>> begin Extracted entries

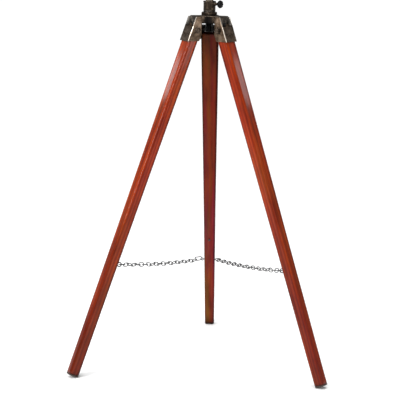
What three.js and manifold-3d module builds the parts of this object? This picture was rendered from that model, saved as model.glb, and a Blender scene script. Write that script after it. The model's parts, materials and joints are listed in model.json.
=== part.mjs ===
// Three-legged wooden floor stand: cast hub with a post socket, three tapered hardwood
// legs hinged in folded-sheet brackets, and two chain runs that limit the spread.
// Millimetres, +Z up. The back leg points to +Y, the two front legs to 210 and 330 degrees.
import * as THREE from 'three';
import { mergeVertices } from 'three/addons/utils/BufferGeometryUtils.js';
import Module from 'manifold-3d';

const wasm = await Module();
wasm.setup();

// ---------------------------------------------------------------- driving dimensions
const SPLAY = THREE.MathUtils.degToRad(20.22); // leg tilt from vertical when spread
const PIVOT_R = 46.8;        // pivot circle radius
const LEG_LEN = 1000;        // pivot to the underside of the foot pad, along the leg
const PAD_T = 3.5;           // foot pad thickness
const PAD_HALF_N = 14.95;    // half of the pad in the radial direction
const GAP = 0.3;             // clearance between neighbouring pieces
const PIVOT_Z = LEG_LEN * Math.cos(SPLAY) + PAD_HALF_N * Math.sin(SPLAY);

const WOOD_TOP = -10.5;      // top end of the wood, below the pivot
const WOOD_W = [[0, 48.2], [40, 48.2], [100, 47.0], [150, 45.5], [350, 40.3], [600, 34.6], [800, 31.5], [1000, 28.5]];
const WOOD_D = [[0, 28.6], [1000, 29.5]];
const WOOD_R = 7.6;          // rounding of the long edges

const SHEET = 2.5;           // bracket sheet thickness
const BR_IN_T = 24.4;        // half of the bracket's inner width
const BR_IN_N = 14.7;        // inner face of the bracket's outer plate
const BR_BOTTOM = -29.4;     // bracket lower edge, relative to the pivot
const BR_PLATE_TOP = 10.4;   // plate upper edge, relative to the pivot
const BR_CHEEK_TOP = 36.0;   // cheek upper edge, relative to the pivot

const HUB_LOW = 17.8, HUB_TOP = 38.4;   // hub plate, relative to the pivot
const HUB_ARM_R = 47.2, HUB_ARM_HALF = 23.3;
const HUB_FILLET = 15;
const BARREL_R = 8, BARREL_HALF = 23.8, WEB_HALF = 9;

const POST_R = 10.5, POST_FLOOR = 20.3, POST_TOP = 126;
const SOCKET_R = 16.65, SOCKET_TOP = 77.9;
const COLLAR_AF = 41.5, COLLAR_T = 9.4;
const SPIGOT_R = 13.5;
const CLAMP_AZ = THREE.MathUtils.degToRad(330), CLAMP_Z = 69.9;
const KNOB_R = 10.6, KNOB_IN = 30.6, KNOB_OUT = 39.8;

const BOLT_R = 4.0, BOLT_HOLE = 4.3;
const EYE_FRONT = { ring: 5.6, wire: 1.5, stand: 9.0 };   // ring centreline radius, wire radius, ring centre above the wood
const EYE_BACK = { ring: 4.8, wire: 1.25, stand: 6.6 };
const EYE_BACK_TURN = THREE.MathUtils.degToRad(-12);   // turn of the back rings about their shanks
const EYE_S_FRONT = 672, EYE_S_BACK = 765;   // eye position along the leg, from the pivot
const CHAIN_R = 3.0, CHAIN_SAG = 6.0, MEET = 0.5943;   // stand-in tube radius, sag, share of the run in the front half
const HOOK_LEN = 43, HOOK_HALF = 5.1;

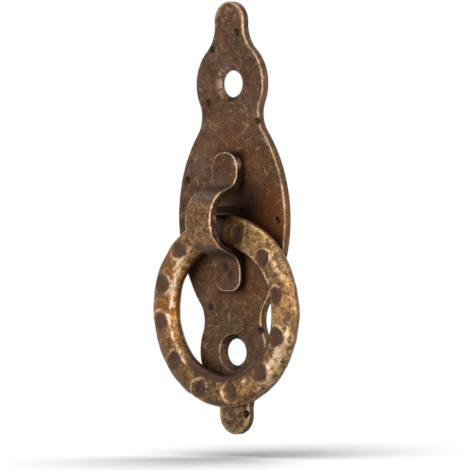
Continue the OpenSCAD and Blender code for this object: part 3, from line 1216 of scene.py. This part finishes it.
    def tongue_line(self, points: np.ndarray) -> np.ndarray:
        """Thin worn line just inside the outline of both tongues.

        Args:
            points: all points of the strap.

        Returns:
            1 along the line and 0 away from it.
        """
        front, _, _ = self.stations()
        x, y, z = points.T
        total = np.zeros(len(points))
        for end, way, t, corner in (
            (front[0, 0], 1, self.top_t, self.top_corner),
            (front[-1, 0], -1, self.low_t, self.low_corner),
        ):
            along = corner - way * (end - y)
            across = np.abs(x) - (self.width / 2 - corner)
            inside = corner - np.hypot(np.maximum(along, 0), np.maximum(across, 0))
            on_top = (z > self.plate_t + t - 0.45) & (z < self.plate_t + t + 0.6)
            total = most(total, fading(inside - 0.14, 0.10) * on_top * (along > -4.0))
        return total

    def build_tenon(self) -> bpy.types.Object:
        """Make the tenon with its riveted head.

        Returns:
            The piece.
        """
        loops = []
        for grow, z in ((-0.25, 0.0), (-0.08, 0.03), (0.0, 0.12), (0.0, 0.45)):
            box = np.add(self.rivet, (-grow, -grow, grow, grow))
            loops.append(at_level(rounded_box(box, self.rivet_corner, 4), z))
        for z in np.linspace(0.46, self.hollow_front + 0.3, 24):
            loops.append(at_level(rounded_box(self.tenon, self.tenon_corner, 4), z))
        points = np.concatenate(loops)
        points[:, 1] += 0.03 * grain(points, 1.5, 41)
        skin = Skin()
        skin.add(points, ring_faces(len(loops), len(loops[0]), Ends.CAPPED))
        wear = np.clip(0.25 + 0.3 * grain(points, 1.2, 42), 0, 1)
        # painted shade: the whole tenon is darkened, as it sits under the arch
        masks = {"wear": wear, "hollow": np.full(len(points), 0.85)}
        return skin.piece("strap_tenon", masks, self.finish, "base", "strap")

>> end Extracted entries

* Do this: Go back to the listing above and please repeat it exactly.

* Solution to this task:
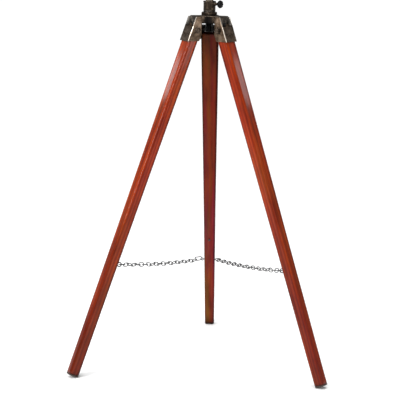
What three.js and manifold-3d module builds the parts of this object? This picture was rendered from that model, saved as model.glb, and a Blender scene script. Write that script after it. The model's parts, materials and joints are listed in model.json.
=== part.mjs ===
// Three-legged wooden floor stand: cast hub with a post socket, three tapered hardwood
// legs hinged in folded-sheet brackets, and two chain runs that limit the spread.
// Millimetres, +Z up. The back leg points to +Y, the two front legs to 210 and 330 degrees.
import * as THREE from 'three';
import { mergeVertices } from 'three/addons/utils/BufferGeometryUtils.js';
import Module from 'manifold-3d';

const wasm = await Module();
wasm.setup();

// ---------------------------------------------------------------- driving dimensions
const SPLAY = THREE.MathUtils.degToRad(20.22); // leg tilt from vertical when spread
const PIVOT_R = 46.8;        // pivot circle radius
const LEG_LEN = 1000;        // pivot to the underside of the foot pad, along the leg
const PAD_T = 3.5;           // foot pad thickness
const PAD_HALF_N = 14.95;    // half of the pad in the radial direction
const GAP = 0.3;             // clearance between neighbouring pieces
const PIVOT_Z = LEG_LEN * Math.cos(SPLAY) + PAD_HALF_N * Math.sin(SPLAY);

const WOOD_TOP = -10.5;      // top end of the wood, below the pivot
const WOOD_W = [[0, 48.2], [40, 48.2], [100, 47.0], [150, 45.5], [350, 40.3], [600, 34.6], [800, 31.5], [1000, 28.5]];
const WOOD_D = [[0, 28.6], [1000, 29.5]];
const WOOD_R = 7.6;          // rounding of the long edges

const SHEET = 2.5;           // bracket sheet thickness
const BR_IN_T = 24.4;        // half of the bracket's inner width
const BR_IN_N = 14.7;        // inner face of the bracket's outer plate
const BR_BOTTOM = -29.4;     // bracket lower edge, relative to the pivot
const BR_PLATE_TOP = 10.4;   // plate upper edge, relative to the pivot
const BR_CHEEK_TOP = 36.0;   // cheek upper edge, relative to the pivot

const HUB_LOW = 17.8, HUB_TOP = 38.4;   // hub plate, relative to the pivot
const HUB_ARM_R = 47.2, HUB_ARM_HALF = 23.3;
const HUB_FILLET = 15;
const BARREL_R = 8, BARREL_HALF = 23.8, WEB_HALF = 9;

const POST_R = 10.5, POST_FLOOR = 20.3, POST_TOP = 126;
const SOCKET_R = 16.65, SOCKET_TOP = 77.9;
const COLLAR_AF = 41.5, COLLAR_T = 9.4;
const SPIGOT_R = 13.5;
const CLAMP_AZ = THREE.MathUtils.degToRad(330), CLAMP_Z = 69.9;
const KNOB_R = 10.6, KNOB_IN = 30.6, KNOB_OUT = 39.8;

const BOLT_R = 4.0, BOLT_HOLE = 4.3;
const EYE_FRONT = { ring: 5.6, wire: 1.5, stand: 9.0 };   // ring centreline radius, wire radius, ring centre above the wood
const EYE_BACK = { ring: 4.8, wire: 1.25, stand: 6.6 };
const EYE_BACK_TURN = THREE.MathUtils.degToRad(-12);   // turn of the back rings about their shanks
const EYE_S_FRONT = 672, EYE_S_BACK = 765;   // eye position along the leg, from the pivot
const CHAIN_R = 3.0, CHAIN_SAG = 6.0, MEET = 0.5943;   // stand-in tube radius, sag, share of the run in the front half
const HOOK_LEN = 43, HOOK_HALF = 5.1;

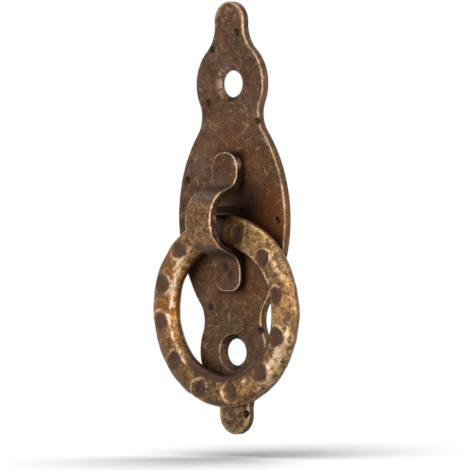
Continue the OpenSCAD and Blender code for this object: part 3, from line 1216 of scene.py. This part finishes it.
    def tongue_line(self, points: np.ndarray) -> np.ndarray:
        """Thin worn line just inside the outline of both tongues.

        Args:
            points: all points of the strap.

        Returns:
            1 along the line and 0 away from it.
        """
        front, _, _ = self.stations()
        x, y, z = points.T
        total = np.zeros(len(points))
        for end, way, t, corner in (
            (front[0, 0], 1, self.top_t, self.top_corner),
            (front[-1, 0], -1, self.low_t, self.low_corner),
        ):
            along = corner - way * (end - y)
            across = np.abs(x) - (self.width / 2 - corner)
            inside = corner - np.hypot(np.maximum(along, 0), np.maximum(across, 0))
            on_top = (z > self.plate_t + t - 0.45) & (z < self.plate_t + t + 0.6)
            total = most(total, fading(inside - 0.14, 0.10) * on_top * (along > -4.0))
        return total

    def build_tenon(self) -> bpy.types.Object:
        """Make the tenon with its riveted head.

        Returns:
            The piece.
        """
        loops = []
        for grow, z in ((-0.25, 0.0), (-0.08, 0.03), (0.0, 0.12), (0.0, 0.45)):
            box = np.add(self.rivet, (-grow, -grow, grow, grow))
            loops.append(at_level(rounded_box(box, self.rivet_corner, 4), z))
        for z in np.linspace(0.46, self.hollow_front + 0.3, 24):
            loops.append(at_level(rounded_box(self.tenon, self.tenon_corner, 4), z))
        points = np.concatenate(loops)
        points[:, 1] += 0.03 * grain(points, 1.5, 41)
        skin = Skin()
        skin.add(points, ring_faces(len(loops), len(loops[0]), Ends.CAPPED))
        wear = np.clip(0.25 + 0.3 * grain(points, 1.2, 42), 0, 1)
        # painted shade: the whole tenon is darkened, as it sits under the arch
        masks = {"wear": wear, "hollow": np.full(len(points), 0.85)}
        return skin.piece("strap_tenon", masks, self.finish, "base", "strap")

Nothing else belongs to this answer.